[JOB] Your answer should consist solely of the lines from the one with "function finish(color, roughness)" through the one with "cad_parts[node].hide_render = cad_parts[node].hide_viewport", copied exactly, endpoints included.

# START OF DATASET CONTENT

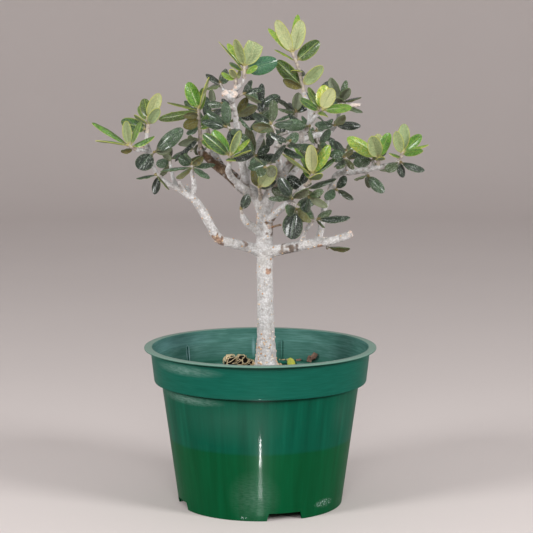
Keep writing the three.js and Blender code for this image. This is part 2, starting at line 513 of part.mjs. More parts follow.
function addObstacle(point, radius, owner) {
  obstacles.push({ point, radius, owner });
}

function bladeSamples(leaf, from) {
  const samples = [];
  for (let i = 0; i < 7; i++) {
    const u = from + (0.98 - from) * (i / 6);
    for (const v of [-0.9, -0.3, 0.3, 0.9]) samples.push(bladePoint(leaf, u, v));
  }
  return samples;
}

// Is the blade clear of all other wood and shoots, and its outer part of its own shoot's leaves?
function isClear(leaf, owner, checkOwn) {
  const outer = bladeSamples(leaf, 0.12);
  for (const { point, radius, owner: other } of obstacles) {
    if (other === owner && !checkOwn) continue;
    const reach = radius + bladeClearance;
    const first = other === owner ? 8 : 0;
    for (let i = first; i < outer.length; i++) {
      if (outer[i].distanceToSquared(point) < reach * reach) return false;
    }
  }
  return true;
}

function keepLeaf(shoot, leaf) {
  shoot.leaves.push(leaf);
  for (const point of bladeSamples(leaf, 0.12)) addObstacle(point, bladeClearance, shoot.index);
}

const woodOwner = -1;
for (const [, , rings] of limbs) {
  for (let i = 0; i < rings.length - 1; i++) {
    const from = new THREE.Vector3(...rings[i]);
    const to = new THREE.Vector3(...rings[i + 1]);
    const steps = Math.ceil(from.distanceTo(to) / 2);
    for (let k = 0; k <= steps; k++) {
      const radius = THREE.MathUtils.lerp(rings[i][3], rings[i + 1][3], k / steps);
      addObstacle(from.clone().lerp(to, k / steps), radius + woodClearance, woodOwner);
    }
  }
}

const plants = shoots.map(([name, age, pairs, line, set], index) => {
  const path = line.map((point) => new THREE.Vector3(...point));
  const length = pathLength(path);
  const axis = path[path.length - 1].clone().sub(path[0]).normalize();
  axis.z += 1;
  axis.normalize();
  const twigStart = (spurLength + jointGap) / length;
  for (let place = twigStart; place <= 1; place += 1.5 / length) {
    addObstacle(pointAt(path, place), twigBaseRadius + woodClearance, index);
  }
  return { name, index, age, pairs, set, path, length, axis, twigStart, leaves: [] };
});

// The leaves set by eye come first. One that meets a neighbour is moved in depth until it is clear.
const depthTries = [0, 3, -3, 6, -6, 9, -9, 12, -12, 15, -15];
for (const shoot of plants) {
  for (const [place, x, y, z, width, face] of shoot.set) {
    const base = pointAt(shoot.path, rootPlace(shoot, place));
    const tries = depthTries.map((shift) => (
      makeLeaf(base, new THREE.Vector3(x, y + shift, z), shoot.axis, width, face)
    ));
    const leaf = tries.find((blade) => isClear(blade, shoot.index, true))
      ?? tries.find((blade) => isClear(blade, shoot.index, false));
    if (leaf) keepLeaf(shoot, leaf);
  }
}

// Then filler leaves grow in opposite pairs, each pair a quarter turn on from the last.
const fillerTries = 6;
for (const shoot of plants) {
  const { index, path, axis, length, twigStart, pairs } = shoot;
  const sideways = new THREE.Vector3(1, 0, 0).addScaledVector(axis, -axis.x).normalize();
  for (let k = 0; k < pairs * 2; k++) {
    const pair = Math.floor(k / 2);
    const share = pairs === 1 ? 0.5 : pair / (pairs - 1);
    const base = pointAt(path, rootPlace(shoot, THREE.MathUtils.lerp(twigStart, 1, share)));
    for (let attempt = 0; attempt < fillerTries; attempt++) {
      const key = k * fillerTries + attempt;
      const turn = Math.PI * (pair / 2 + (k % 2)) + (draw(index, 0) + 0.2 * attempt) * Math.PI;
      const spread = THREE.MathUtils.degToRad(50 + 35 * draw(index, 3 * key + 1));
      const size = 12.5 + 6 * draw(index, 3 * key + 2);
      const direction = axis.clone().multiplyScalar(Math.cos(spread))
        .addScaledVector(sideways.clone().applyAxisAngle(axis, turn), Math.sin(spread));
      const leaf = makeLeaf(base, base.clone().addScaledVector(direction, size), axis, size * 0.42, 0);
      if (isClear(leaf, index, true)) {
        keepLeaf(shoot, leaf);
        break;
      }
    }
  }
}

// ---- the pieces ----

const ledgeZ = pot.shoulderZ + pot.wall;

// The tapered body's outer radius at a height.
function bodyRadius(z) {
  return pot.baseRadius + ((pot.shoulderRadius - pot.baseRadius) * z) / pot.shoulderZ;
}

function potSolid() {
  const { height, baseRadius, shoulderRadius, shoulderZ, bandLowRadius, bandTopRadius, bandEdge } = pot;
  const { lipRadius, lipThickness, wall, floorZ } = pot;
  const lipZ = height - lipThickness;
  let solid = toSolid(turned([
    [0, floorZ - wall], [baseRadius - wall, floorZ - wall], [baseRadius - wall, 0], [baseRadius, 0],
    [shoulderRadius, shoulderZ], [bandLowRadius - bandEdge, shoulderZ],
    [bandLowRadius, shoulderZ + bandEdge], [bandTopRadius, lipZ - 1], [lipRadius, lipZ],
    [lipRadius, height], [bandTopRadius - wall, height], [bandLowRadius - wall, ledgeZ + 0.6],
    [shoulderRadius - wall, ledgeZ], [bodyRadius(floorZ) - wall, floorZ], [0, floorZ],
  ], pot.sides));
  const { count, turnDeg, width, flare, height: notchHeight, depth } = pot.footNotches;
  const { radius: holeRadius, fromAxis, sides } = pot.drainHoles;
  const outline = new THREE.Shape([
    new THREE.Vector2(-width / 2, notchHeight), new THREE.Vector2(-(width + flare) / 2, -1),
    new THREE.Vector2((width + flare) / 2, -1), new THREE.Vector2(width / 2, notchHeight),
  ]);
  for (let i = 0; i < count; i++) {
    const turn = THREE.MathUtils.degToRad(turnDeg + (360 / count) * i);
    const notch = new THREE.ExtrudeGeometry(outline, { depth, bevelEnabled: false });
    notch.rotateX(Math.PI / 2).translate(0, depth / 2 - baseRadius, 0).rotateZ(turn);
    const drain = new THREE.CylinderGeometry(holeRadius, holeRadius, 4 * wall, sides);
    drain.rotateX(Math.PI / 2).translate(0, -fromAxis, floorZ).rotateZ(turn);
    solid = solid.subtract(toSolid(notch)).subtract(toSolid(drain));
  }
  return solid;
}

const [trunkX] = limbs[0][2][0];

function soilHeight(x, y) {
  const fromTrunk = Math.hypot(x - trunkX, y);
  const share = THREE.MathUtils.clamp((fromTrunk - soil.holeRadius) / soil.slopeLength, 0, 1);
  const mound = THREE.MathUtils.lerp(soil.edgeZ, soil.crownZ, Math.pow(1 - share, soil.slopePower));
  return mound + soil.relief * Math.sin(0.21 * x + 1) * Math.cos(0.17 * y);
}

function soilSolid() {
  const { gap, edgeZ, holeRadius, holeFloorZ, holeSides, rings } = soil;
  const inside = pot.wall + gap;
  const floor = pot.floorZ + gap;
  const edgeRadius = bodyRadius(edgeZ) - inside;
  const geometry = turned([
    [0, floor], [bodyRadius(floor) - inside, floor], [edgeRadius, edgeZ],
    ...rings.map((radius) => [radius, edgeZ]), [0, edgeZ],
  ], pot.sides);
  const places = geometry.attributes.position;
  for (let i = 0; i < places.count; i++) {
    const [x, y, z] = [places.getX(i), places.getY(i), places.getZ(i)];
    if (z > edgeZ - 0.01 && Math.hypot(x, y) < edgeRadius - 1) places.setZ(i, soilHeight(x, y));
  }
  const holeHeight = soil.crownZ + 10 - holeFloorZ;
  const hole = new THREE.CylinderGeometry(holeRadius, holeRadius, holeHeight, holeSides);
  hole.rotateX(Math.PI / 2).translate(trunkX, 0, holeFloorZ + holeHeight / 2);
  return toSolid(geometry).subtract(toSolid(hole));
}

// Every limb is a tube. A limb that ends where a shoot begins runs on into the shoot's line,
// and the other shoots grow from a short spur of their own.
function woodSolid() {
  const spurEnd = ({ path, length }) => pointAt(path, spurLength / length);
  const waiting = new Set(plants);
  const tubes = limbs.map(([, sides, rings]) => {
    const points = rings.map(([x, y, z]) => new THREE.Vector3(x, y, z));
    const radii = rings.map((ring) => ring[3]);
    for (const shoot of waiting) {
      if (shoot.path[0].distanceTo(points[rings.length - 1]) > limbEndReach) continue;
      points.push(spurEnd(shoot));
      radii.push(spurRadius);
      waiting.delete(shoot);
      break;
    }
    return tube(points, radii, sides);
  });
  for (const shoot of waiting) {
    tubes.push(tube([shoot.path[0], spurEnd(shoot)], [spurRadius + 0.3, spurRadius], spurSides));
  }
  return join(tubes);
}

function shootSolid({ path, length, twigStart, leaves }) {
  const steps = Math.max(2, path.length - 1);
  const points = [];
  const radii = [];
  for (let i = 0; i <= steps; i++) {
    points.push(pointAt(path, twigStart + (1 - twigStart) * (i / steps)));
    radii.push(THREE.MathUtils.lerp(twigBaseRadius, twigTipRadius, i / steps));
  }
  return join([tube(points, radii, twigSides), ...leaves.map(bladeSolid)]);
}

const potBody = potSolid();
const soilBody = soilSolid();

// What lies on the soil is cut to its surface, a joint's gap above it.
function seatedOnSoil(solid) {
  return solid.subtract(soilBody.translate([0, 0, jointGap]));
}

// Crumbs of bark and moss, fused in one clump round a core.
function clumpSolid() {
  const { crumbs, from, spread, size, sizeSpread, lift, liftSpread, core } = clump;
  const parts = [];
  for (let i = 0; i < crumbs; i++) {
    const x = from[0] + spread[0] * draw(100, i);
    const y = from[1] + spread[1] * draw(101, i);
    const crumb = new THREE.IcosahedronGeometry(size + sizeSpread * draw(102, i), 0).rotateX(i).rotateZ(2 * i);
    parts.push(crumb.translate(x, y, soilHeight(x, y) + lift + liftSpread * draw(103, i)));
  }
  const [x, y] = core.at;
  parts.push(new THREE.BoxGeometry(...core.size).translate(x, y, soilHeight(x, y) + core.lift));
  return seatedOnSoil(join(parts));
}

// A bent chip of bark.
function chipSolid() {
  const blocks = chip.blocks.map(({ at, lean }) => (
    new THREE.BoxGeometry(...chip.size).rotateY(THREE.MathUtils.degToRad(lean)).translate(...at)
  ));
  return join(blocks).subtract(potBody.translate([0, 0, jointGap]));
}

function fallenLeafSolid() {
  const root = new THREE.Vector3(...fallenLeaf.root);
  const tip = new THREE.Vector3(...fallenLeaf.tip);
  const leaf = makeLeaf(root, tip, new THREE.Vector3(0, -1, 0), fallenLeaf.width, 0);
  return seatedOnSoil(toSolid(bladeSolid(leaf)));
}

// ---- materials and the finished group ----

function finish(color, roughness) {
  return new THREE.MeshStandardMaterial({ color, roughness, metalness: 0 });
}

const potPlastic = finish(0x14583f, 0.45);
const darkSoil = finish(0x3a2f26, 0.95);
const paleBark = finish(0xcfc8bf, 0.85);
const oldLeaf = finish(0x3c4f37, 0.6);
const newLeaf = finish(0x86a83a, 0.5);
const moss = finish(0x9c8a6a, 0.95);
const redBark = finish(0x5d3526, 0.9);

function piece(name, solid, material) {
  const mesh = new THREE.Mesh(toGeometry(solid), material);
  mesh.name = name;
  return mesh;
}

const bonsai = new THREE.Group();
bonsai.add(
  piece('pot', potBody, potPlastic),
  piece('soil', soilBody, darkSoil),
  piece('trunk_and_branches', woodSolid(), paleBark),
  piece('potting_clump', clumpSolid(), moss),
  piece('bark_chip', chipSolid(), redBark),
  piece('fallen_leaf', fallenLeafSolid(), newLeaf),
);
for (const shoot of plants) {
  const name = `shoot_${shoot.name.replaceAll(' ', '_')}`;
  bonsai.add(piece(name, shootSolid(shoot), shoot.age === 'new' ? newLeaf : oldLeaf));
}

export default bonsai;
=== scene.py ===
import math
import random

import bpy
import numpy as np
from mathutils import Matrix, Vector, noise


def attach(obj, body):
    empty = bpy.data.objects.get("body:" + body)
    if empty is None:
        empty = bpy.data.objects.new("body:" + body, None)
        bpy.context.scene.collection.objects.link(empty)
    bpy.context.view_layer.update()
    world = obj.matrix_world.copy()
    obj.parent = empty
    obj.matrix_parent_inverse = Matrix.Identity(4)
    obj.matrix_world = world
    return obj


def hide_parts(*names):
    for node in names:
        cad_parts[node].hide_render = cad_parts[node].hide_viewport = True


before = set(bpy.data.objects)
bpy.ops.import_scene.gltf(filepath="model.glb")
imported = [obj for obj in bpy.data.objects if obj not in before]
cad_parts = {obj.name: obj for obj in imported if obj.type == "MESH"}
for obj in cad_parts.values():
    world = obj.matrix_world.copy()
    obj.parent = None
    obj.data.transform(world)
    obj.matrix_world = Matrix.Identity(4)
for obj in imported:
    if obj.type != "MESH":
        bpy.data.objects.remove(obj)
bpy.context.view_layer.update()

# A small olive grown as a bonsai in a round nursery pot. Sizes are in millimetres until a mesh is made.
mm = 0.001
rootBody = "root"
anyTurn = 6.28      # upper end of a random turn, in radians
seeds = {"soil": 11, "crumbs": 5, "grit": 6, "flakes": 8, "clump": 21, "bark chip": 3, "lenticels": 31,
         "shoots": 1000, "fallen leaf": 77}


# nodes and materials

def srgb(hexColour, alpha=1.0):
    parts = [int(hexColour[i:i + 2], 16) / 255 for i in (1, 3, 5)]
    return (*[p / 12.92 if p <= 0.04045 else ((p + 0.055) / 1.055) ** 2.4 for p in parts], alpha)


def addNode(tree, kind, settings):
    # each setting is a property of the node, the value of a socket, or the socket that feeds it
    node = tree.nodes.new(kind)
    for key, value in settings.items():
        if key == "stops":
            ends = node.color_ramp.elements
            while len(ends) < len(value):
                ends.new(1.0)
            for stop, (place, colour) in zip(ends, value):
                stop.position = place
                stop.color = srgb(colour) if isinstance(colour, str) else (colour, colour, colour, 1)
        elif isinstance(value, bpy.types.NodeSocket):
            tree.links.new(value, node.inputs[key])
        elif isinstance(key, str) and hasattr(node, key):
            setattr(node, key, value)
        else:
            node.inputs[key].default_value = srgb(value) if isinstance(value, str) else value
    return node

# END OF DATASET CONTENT

[EXERCISE ANSWER]
function finish(color, roughness) {
  return new THREE.MeshStandardMaterial({ color, roughness, metalness: 0 });
}

const potPlastic = finish(0x14583f, 0.45);
const darkSoil = finish(0x3a2f26, 0.95);
const paleBark = finish(0xcfc8bf, 0.85);
const oldLeaf = finish(0x3c4f37, 0.6);
const newLeaf = finish(0x86a83a, 0.5);
const moss = finish(0x9c8a6a, 0.95);
const redBark = finish(0x5d3526, 0.9);

function piece(name, solid, material) {
  const mesh = new THREE.Mesh(toGeometry(solid), material);
  mesh.name = name;
  return mesh;
}

const bonsai = new THREE.Group();
bonsai.add(
  piece('pot', potBody, potPlastic),
  piece('soil', soilBody, darkSoil),
  piece('trunk_and_branches', woodSolid(), paleBark),
  piece('potting_clump', clumpSolid(), moss),
  piece('bark_chip', chipSolid(), redBark),
  piece('fallen_leaf', fallenLeafSolid(), newLeaf),
);
for (const shoot of plants) {
  const name = `shoot_${shoot.name.replaceAll(' ', '_')}`;
  bonsai.add(piece(name, shootSolid(shoot), shoot.age === 'new' ? newLeaf : oldLeaf));
}

export default bonsai;
=== scene.py ===
import math
import random

import bpy
import numpy as np
from mathutils import Matrix, Vector, noise


def attach(obj, body):
    empty = bpy.data.objects.get("body:" + body)
    if empty is None:
        empty = bpy.data.objects.new("body:" + body, None)
        bpy.context.scene.collection.objects.link(empty)
    bpy.context.view_layer.update()
    world = obj.matrix_world.copy()
    obj.parent = empty
    obj.matrix_parent_inverse = Matrix.Identity(4)
    obj.matrix_world = world
    return obj


def hide_parts(*names):
    for node in names:
        cad_parts[node].hide_render = cad_parts[node].hide_viewport = True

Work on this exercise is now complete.